4. Operational Risk Management Tools
Operational risk management at the BOK utilizes the following tools.
- Risk Register Management
- Risk Control Self-Assessment (RCSA)
- Monitoring Key Operational Risk Indicators (KORI)
- Risk Reports
- In preparation for any situation where core business operations at BOK headquarters could become infeasible, alternative work locations have been established to ensure the continuity of all operations.
- Recovery Time Objectives (RTO), which represent the target time for recovering priority business functions, are systematically included along with provisions for backup personnel and emergency communication networks to facilitate a swift business recovery.
- Regular and ad hoc drills are conducted, simulating real-life scenarios, to enhance adaptability to various disaster situations.
- 1st Line of Defense : Departments directly involved in frontline operations establish department-specific business continuity plans through a business impact analysis.
- 2nd Line of Defense : The Strategy and Coordination Department (Operational Risk Team) coordinates management activities of business continuity plans in each department and establishes and manages bank-wide business continuity plans.

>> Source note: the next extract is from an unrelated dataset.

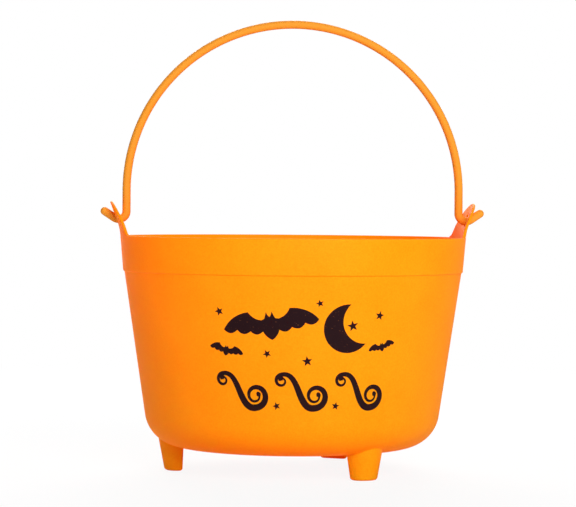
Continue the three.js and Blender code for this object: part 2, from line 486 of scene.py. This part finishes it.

- 3rd Line of Defense : The Audit Department examines the business continuity management activities of each department, and objectively verifies and evaluates the effectiveness of the business continuity management system and activities.
Business Continuity Management : The BOK has established and maintains a Business Continuity Plan (BCP) to ensure an effective response and to enhance organizational resilience in the event of a disaster that could disrupt core business operations. The development of the BCP follows the Three-Lines of Defense model similar to operational risk management.